Our culture responds to moral failure by canceling; mistakes are something from which we do not recover. Their ministry is over; that church is finished; their books are no longer being published. Justice always requires rectification—setting things right, but our culture almost exclusively associates justice with punishment. Punitive justice is swift, harsh and the easiest response, even when it is wrong. It is tidy to lock up a perpetrator or ask a pastor to resign, but it does nothing to heal the wounds of those perpetrated. While punishment is a necessary component of justice, it is not the whole picture of biblical justice. Setting right what has gone wrong in the kingdom of God goes beyond the execution of the law and endeavors the work of restoration: to repair what was broken. 
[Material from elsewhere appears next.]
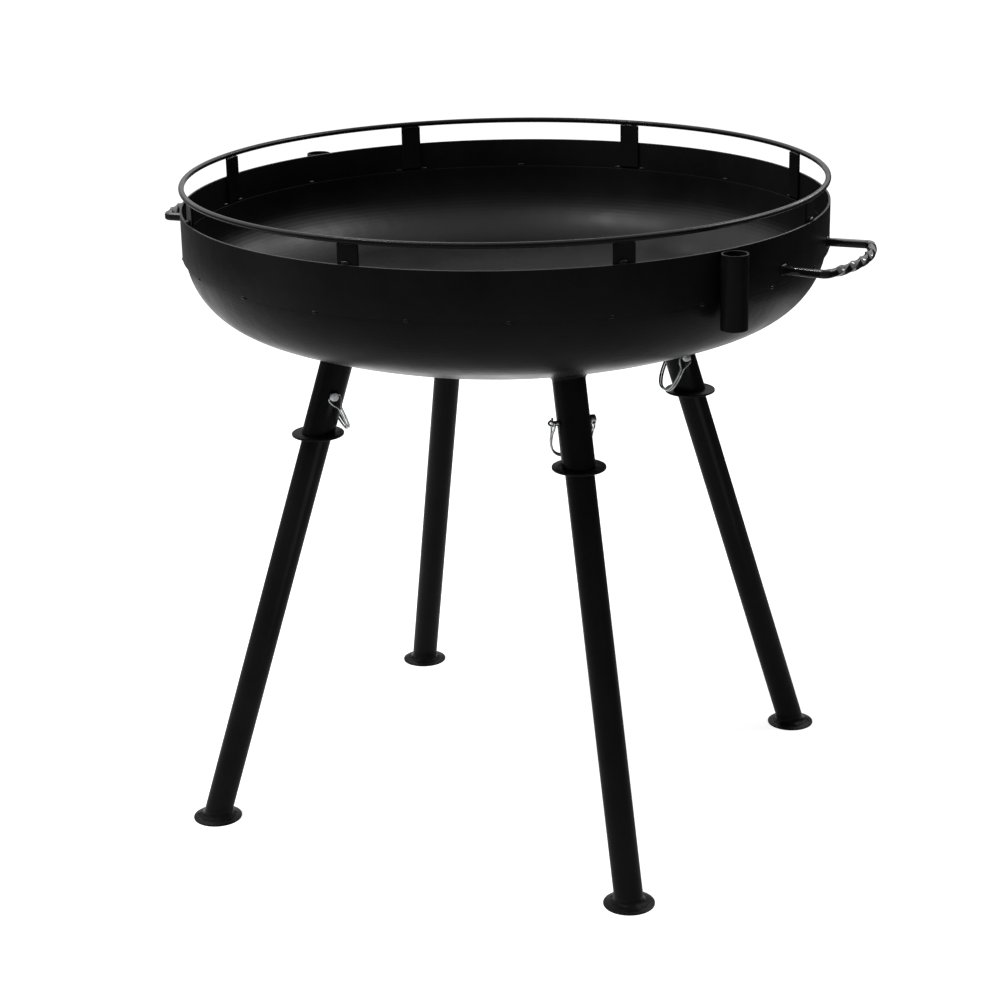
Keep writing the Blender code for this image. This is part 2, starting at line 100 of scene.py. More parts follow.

Restorative justice is a kingdom-bringing justice. It does not merely punish but pursues and anticipates redemption and reconciliation. Where our culture cries for punishment, Christians must cry for restoration. Punitive justice leaves those who have been hurt wanting for something that is lacking; we must aim to restore the personhood of those wronged as well as the wrong-doer. In a new creation kingdom, the people of God live under new creation principles—life coming out of death, sins removed as far as the east is from the west, relationships reconciled, abundant and scandalous grace. We are messengers of the gospel and ministers of reconciliation in God’s new creation kingdom that forgives the murderer has mercy on the repentant. Our gospel, our Kingdom and King, cannot be so small that we settle for our culture’s punitive system and stop our pursuit of justice at punishment. As Micah directs us, our justice should be marked by a love of mercy and deep humility, not merely pursue justice that punishes.

The mercy of the gospel

In the gospel, we are given a vastly different set of resources in which we can expect sin, failure, brokenness, and also respond to it with more than a dismissal from service. What makes the church the church is not perfection, it is mercy: the willingness to pardon sin no matter how grievous or offensive. Our failures are the location for magnifying the beauty and strength of the gospel. Therefore, how Christians respond to moral failure reveals what gospel we truly believe: is it one of hope and mercy or is it one of shame and judgment? 

Jonathan Edwards argues that “God has no pleasure in the destruction or calamity of persons or people. He had rather they should turn and continue in peace. He is well-pleased if they forsake their evil ways, that he may not have occasion to execute his wrath upon them. He is a God that delights in mercy, and judgment is his strange work.” But more often than not, mercy is not at the center of my heart. I want to know the pastor is sorry for what they have done, want them to prove their repentance, tell them the depths of their wrongs. While truth-telling and repentance are essential, I wonder at what point truth-telling becomes shaming, driving in an unnecessary knife. Our God is rich in mercy, and as his people, it is imperative that we cultivate hearts that are willing to move past punishment towards what our Savior cherishes most. 

When a pastor disappointed their people, many people are caught with the realization that they have been expecting perfection from them. We want our pastors to be super-Christians living out the gospel in the fullest possible terms and giving us the hope and inspiration to do so too. But pastors are just people, which is why approaching their fatal flaws with humility is so important. We often begin to believe our leaders to be impenetrable to sin as if they have matured out of it. But we know that they have not. They are human beings, no different from you or me but tasked with the incredible challenge of leading other sinners. But our biblical and church history is full of these sinners who lead God’s people— sinners who are actually the saints of God, not because of their perfection but because of how they returned to the Lord after their failures.

David would have been finished in today’s culture, not celebrated as one of the great kings of Israel. Paul never would have been allowed to preach after murdering believers who went before him. The church has always been messy and sinful, but in the face of failure, God’s mercy and grace become more tangible, strange, and beautiful than ever. We see in Adam and Eve, our first failing leaders who were punished for their sin, the heart of God for fallen leaders; he sends them on with a covenant of grace, not a covenant of works that depended on their ongoing perfection. We too participate in a covenant of grace through Christ, and in it, we must be willing to embody a kingdom that is not only just, but merciful and compassionate and humble as well. If these promises throughout scripture stop in the name of pastoral failure, our faith is nothing, our gospel powerless, the risen Christ defeated. 


The way through our disappointment with our leaders today is to practice the gospel—this is what it means to be a saint. Though that might sound simple or trite, our gospel is simple: to show grace to the sinner, to love the outcast, to care for the weak. Pastors are sinful people too, and they need grace. Grace is not saying, “it’s ok” or minimizing the wrong they committed. Justice is not dismissive of wrongs and pain. Grace says, you hurt me, but I forgive you. The gospel is big enough for you to not be perfect. In our disappointment, we can find comfort that though we are grieved and hurting, we do not lose hope. Our God is a god who bring beauty out of ashes.